Show your cultured side with Valentine's offerings from the fine arts

Looking for a way to infuse passion into Valentine's Day this year? Moses Pendleton, artistic director and choreographer of Dance Company Momix promises "a very sensual, very powerful" performance that is sure to "create an interesting night out" with Passion, a multi-media performace featuring five dancers. According to Pendleton, Passion, which will be performed at the Carolina Theatre on Valentine's Day, might even heat up the relationship of two people who see it together. While the show's music is based on Peter Gabriel's score from Martin Scorcese's movie, The Last Temptation, Momix's interpretation is not really about religion; the only reference to the last temptation is through the use of images. Instead, the performance, which fuses body forms with graphic art, is about the human body and how it is relevant to the natural world. Just as the show is atypical in theme, it is also not a typical modern dance performance.
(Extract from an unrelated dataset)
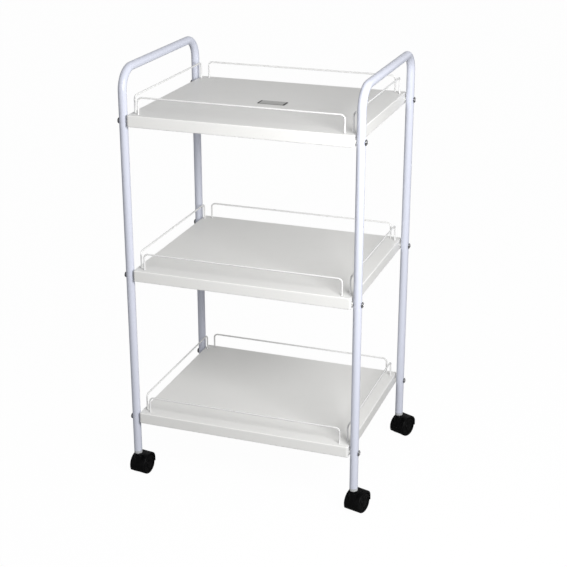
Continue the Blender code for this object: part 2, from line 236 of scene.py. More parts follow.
tarnishStops = [(0.48, 0.0), (0.70, 1.0)]  # where the plating starts to dull, and where it is fully dull


def platedMetal(name, finish):
    # bright plating, with fine turning marks round the piece's own axis, and painted shade darkening its rim
    sheet = newSheet(name)
    place = sheet.spot()
    stretched = sheet.add("ShaderNodeMapping", None, {"Vector": place, "Scale": finish["grain"]}, 0)
    marks = sheet.noise(stretched, 1.0, detail=3.0, roughness=0.6)
    spangle = sheet.noise(place, finish["spangleScale"], detail=3.0, roughness=0.65)
    tarnish = sheet.ramp(spangle, tarnishStops)
    plating = sheet.mixColour(tarnish * finish["tarnish"], finish["colour"], finish["dull"])
    return sheet.principled({
        # painted shade: the rim, furthest from the piece's axis, is mixed towards a near-black colour
        "Base Color": sheet.mixColour(paintedEdgeShade(sheet, place, finish), plating, finish["edgeShade"]),
        "Metallic": 1.0,
        "Roughness": finish["roughness"] + tarnish * finish["roughSpread"],
        "Normal": sheet.bump(marks, finish["markDepth"]),
    })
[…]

Momix creates a surreal "hallucinatory" experience with its use of a screen that constantly dissolves images into one another. Pendleton likens the effect of the screen to looking at your reflection in the window and seeing a car pass at the same time, creating a third image. He also uses particular lighting and costumes to create magical tricks because he believes people go to the theater in order to escape. Pendleton said his dream growing up in Vermont was to be on a downhill ski team, and he has always felt a connection with the athletic world, leading him to the job of choreographing the Lake Placid Olympics closing ceremony. His athletic background is evident in the athletic, pagan-like and celestial movements of the dancers, he said. The choreographer's appreciation for the "power of the human body" caused the Carolina Theatre to warn the public of the show's "adult content" on its website Pendleton said "there is some partial nuditiy in the show," although it takes place behind a screen. "It's not a kiddie show," Pendleton said, "but students would get into Passion."